Well, if this fallback is universally what's wanted, I could understand including it. I imagined that you may want to take some other path on missing data sometimes.

sffc commented 5 years ago

Another advantage of returning some sort of fallback string by default: if a developer writes code and it works in one engine, they might not test that it works in other engines that has different data. If we return a fallback string by default, then the other engines will at least have some kind of reasonable behavior. If we return null or undefined (a different data type), the user code might throw an unhandled exception in those other engines, which is arguably worse, because it can make their whole site break, not just one little string.

Is there a reason we aren't putting in the spec the entire set of strings that must be supported, like we're doing for measurement units?

gibson042 commented 5 years ago

I entered this issue solidly in favor of conveying localization failure with empty non-string values, but @zbraniecki makes a compelling argument for leaving input unmodified in support of (presumably majority) cases where the concern is missing data rather than bad input.
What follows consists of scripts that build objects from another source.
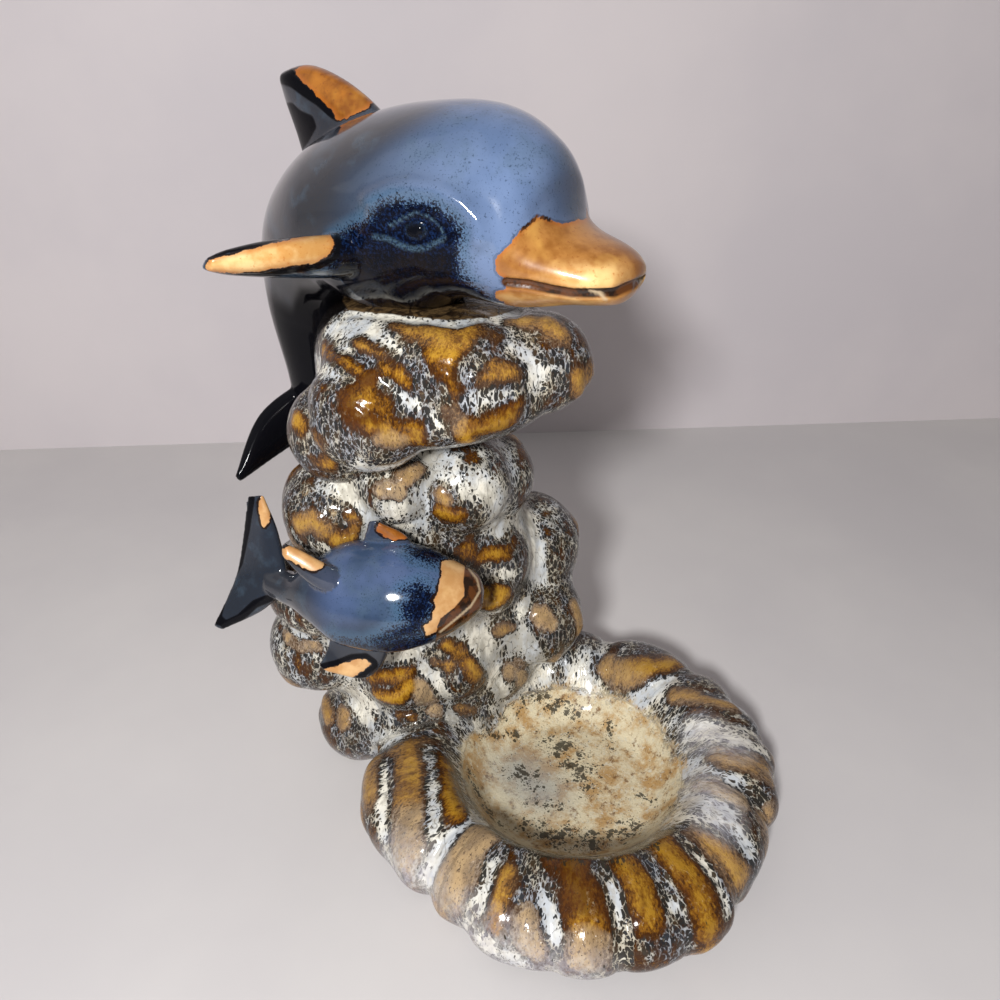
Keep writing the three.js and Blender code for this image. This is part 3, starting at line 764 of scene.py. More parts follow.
dish_ridges = {
    "left_outer": ([(370, 767), (370, 798)], 1.8, 0.4),
    "left_broad": ([(409, 746), (411, 772), (410, 798)], 2.9, 0.25),
    "left_broad_low": ([(409, 815), (407, 852)], 2.7, 1.0),
    "left_inner": ([(446, 767), (452, 793), (458, 816)], 2.0, -0.2),
    "front_left": ([(473, 841), (463, 864), (453, 890)], 3.4, 0.95),
    "front_thin": ([(504, 875), (501, 902), (495, 921)], 1.3, 0.15),
    "front_pink": ([(527, 921), (532, 947)], 1.6, 1.0),
    "front_dark": ([(569, 867), (580, 890), (586, 915)], 2.9, -0.8),
    "front_dark_low": ([(586, 927), (589, 952)], 2.3, 0.9),
    "front_amber": ([(626, 868), (639, 888), (649, 916)], 2.0, -0.3),
    "front_curved": ([(664, 850), (685, 871), (702, 898), (708, 927)], 2.5, -0.35),
    "front_red": ([(704, 838), (721, 853), (735, 875)], 2.5, 0.35),
    "right_pale": ([(702, 783), (719, 787), (737, 798)], 1.8, 1.0),
    "right_brown": ([(723, 758), (747, 762), (766, 773)], 2.2, 0.55),
    "right_small": ([(740, 721), (763, 729)], 1.3, 1.0),
    "back_thin": ([(676, 696), (695, 698), (721, 703), (732, 706)], 1.3, 0.5),
    "back_swirl": ([(606, 670), (618, 676), (637, 672)], 2.5, 0.6),
    "back_broad": ([(637, 670), (657, 665), (675, 664)], 2.4, 0.1),
    "foot_streak": ([(578, 613), (581, 627)], 1.1, 0.6),
}

boulder_lace = {
    "heart_side": ([(352, 385), (350, 405), (366, 424), (392, 440), (430, 446)], 4),
    "left_side": ([(305, 392), (326, 418), (346, 446)], 3),
    "left_foot": ([(300, 445), (312, 462), (340, 476)], 3),
    "middle": ([(414, 352), (424, 366), (436, 392)], 2.5),
    "right_side": ([(545, 345), (562, 360), (570, 385)], 3),
    "under_hook": ([(476, 440), (505, 428), (532, 405)], 2.5),
    "seam": ([(470, 360), (497, 360), (520, 372)], 2),
}

dish_lace = {
    "front_top": ([(515, 862), (545, 872), (600, 872), (650, 858)], 3.2),
    "front_low": ([(606, 925), (640, 945), (675, 935)], 3.2),
    "front_left_low": ([(512, 905), (520, 925), (540, 950)], 1.6),
    "crest": ([(492, 838), (520, 851), (545, 860), (590, 862), (640, 852), (672, 836)], 3.5),
    "basin_side": ([(541, 831), (600, 847), (660, 836)], 2.5),
    "second_cells": ([(516, 862), (518, 886), (516, 909), (513, 933)], 2),
    "fourth_net": ([(604, 920), (628, 948), (640, 965)], 3.5),
    "fifth_cells": ([(650, 863), (658, 875), (669, 888)], 1.8),
    "fifth_net": ([(656, 930), (679, 944), (695, 948)], 3),
    "right_cells": ([(726, 840), (735, 870), (746, 890)], 2),
    "right_side": ([(740, 800), (765, 795), (775, 770)], 2),
    "left_side": ([(395, 752), (396, 790), (396, 840)], 1.4),
    "back": ([(650, 650), (690, 676), (740, 700)], 2),
    "back_inner": ([(609, 633), (640, 640), (661, 650)], 2),
}

# Milky veils over the lace
dish_veil = {
    "right_outer": ([(775, 745), (778, 790), (768, 840)], 6),
    "right_upper": ([(700, 735), (730, 742)], 4),
    "right_lower": ([(690, 785), (720, 815)], 4),
    "back": ([(690, 660), (720, 690), (750, 715)], 4),
    "left_foot": ([(395, 870), (425, 880)], 5),
    "front_foot": ([(470, 935), (520, 970), (580, 980)], 5),
    "front_right_foot": ([(730, 930), (755, 900)], 4),
}

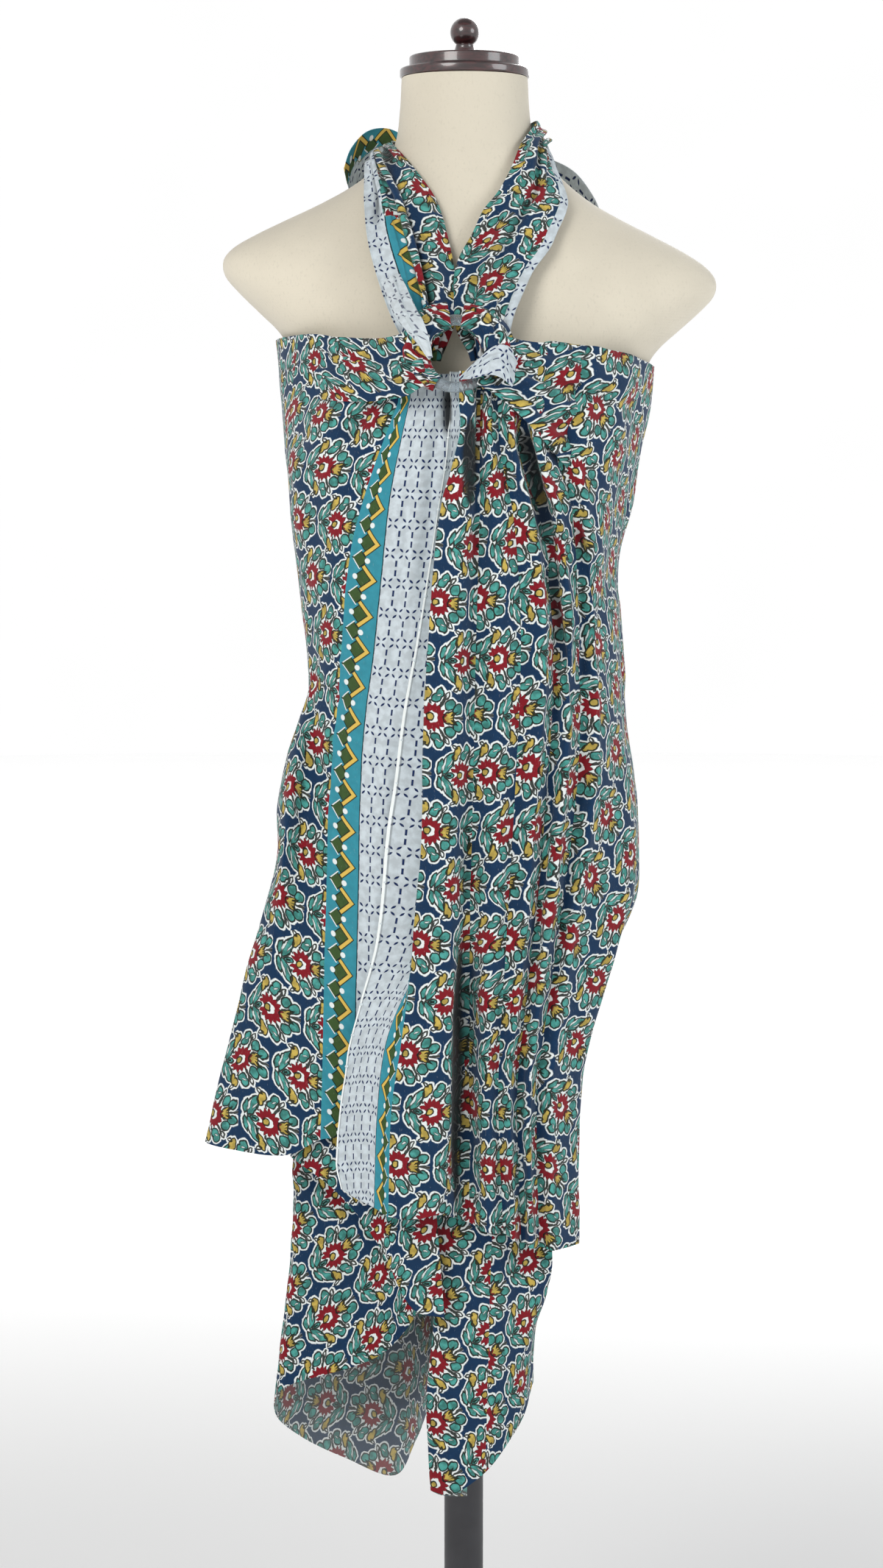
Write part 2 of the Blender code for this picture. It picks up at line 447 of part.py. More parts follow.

Especially because ICU has already faced this decision, I'm in favor of @sffc's suggestion to follow suit by making this behavior configurable with a default that falls back to echoing back non-localizable input values.

I'd also like to see @zbraniecki's rationale added to ECMA-402 proper, because it clarifies the purpose of all included APIs as opaque best-effort formatters.

FrankYFTang commented 5 years ago

May ECMA402 meeting conclude we should add an option (default fallback) to control what to return. The default will return the code as fallback for the case of language, region, script and currency. PR coming

FrankYFTang commented 5 years ago

with the "fallback" option merge into the spec, I am closing this issue.